- Dataset content -
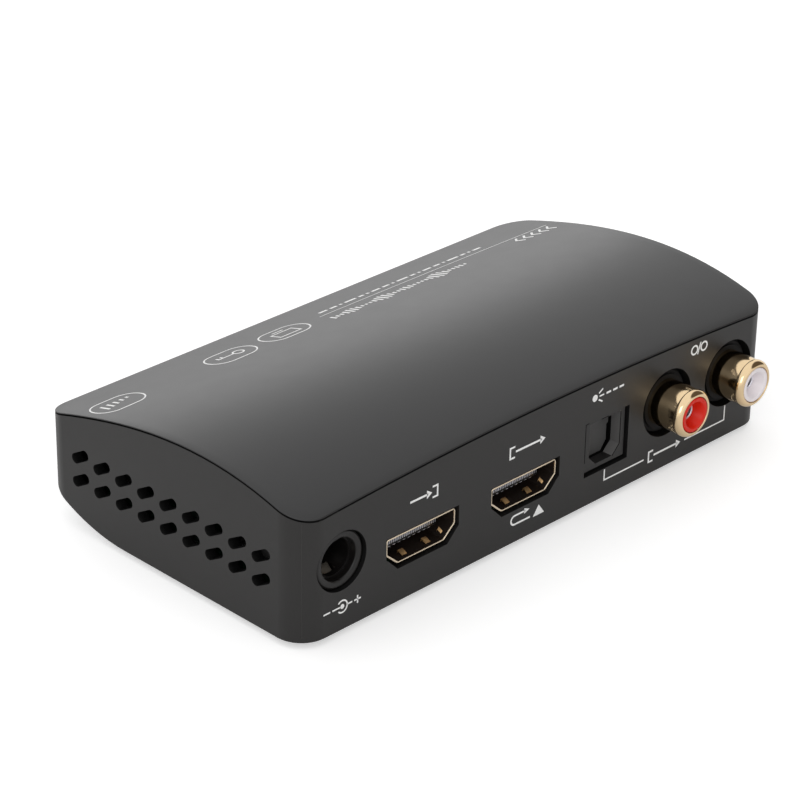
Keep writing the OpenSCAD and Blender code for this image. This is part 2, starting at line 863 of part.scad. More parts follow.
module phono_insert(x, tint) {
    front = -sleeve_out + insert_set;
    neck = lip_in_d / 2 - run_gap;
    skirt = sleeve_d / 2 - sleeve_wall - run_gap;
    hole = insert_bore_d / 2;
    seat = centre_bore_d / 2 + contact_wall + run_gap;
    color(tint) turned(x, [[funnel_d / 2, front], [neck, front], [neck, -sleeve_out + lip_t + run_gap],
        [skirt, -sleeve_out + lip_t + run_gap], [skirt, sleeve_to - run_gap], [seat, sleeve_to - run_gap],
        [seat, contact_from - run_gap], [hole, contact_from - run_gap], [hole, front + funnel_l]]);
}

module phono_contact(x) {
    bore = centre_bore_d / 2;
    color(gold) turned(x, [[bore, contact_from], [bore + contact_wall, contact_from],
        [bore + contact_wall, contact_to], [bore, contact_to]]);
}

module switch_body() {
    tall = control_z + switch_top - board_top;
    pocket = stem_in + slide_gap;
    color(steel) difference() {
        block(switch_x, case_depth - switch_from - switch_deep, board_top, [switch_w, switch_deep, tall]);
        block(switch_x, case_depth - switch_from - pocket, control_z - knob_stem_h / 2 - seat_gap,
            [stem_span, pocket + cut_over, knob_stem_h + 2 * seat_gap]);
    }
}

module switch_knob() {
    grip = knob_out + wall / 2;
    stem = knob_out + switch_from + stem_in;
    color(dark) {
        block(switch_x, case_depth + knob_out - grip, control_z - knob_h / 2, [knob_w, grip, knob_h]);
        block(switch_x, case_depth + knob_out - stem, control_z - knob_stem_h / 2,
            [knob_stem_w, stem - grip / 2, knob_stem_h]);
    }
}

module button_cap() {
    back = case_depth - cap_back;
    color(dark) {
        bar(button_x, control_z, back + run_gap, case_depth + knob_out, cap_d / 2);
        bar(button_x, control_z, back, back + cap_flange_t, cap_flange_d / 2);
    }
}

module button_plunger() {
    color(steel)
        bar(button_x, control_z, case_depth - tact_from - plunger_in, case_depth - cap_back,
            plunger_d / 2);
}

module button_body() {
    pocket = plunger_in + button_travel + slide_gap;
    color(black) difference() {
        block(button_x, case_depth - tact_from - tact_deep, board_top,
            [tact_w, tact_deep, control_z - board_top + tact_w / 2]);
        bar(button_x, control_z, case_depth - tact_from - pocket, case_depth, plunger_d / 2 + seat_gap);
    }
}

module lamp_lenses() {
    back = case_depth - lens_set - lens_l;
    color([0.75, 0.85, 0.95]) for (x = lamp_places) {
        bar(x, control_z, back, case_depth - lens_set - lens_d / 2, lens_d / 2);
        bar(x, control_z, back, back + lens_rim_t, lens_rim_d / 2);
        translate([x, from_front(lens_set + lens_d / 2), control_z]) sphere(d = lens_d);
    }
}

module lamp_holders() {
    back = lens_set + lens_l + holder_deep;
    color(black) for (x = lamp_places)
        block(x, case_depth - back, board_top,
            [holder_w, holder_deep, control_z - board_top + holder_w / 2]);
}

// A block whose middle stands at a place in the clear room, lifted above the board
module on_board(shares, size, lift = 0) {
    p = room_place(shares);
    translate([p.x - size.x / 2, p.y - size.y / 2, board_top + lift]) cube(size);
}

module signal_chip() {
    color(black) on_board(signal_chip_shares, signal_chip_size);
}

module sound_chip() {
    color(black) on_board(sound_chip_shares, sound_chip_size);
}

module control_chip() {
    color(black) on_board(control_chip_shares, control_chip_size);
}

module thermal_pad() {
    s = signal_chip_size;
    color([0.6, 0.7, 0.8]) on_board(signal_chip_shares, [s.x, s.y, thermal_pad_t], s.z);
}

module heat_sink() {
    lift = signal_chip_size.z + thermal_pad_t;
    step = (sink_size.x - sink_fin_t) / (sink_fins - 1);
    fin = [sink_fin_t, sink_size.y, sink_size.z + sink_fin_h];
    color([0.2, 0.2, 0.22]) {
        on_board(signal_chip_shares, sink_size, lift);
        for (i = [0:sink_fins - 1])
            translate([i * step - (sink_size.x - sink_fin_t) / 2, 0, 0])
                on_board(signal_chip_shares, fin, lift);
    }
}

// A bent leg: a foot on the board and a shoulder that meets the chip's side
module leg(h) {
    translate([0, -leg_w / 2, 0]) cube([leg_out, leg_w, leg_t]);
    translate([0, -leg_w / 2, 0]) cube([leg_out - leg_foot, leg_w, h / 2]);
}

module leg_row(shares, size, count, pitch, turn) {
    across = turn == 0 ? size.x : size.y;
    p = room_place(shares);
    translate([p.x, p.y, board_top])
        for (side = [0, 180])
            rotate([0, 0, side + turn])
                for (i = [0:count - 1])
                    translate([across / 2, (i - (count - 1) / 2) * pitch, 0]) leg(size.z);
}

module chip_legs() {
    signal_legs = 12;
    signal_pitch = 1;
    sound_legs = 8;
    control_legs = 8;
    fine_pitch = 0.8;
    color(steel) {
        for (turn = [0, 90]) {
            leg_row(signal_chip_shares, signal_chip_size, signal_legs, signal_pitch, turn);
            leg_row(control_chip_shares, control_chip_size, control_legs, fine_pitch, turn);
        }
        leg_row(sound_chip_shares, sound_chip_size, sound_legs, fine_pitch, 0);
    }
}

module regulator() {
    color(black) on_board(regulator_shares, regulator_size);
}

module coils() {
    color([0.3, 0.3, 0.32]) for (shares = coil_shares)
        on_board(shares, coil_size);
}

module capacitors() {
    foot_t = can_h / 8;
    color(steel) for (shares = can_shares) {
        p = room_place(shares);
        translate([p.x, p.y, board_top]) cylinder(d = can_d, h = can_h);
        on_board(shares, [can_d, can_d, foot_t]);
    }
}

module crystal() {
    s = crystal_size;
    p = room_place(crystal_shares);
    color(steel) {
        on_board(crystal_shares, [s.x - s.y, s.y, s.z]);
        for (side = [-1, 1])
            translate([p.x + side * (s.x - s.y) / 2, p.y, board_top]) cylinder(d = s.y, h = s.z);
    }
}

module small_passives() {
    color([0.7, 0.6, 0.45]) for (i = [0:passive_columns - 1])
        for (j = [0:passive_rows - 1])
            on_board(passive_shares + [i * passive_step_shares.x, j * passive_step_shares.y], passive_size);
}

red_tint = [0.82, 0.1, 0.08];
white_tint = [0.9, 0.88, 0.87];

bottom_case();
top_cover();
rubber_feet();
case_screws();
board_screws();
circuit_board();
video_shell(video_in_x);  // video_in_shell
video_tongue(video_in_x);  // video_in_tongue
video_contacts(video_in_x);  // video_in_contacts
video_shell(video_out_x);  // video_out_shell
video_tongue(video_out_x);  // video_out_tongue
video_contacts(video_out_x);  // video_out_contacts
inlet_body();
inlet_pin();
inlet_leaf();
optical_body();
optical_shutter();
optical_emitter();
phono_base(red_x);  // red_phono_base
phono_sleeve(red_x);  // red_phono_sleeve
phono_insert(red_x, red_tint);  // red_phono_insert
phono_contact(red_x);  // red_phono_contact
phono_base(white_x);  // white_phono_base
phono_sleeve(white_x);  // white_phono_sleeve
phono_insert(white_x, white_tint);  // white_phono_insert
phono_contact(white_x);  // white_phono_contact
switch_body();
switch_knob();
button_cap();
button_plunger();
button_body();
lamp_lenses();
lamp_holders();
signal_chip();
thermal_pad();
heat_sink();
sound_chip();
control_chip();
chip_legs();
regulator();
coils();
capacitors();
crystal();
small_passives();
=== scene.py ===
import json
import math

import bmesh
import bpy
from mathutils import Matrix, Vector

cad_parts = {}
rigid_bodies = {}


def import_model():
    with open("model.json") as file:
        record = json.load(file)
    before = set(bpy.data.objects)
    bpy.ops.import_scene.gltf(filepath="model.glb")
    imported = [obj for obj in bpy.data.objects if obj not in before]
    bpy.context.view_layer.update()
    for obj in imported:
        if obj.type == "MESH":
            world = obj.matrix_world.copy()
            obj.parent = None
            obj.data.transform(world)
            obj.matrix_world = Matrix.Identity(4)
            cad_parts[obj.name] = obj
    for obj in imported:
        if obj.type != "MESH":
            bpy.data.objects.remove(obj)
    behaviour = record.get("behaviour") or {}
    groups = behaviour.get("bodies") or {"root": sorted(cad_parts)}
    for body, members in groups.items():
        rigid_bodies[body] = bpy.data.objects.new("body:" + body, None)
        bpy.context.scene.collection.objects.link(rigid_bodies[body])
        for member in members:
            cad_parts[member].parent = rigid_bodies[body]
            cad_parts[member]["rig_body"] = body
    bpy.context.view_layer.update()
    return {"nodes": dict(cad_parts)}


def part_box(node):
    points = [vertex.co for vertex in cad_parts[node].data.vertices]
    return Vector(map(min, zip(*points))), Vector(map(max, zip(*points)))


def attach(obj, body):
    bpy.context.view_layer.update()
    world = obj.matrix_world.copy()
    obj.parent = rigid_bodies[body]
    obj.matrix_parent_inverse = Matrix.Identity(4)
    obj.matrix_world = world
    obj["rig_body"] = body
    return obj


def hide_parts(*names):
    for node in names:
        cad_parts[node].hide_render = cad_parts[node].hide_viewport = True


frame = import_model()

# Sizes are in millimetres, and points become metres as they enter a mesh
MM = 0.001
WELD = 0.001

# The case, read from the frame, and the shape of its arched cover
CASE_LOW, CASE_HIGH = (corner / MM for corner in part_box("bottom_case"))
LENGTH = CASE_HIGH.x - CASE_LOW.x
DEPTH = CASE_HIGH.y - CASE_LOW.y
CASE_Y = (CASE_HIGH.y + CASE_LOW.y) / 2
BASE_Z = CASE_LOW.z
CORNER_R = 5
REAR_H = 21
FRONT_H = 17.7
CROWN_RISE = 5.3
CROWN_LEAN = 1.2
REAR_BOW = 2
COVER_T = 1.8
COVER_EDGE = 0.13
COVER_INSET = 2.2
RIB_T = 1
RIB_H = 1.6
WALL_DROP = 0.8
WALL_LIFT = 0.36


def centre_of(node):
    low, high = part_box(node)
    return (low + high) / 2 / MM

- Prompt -
Choose all lines containing the string "return" and copy them out.

- Output of the task -
    return {"nodes": dict(cad_parts)}
    return Vector(map(min, zip(*points))), Vector(map(max, zip(*points)))
    return obj
    return (low + high) / 2 / MM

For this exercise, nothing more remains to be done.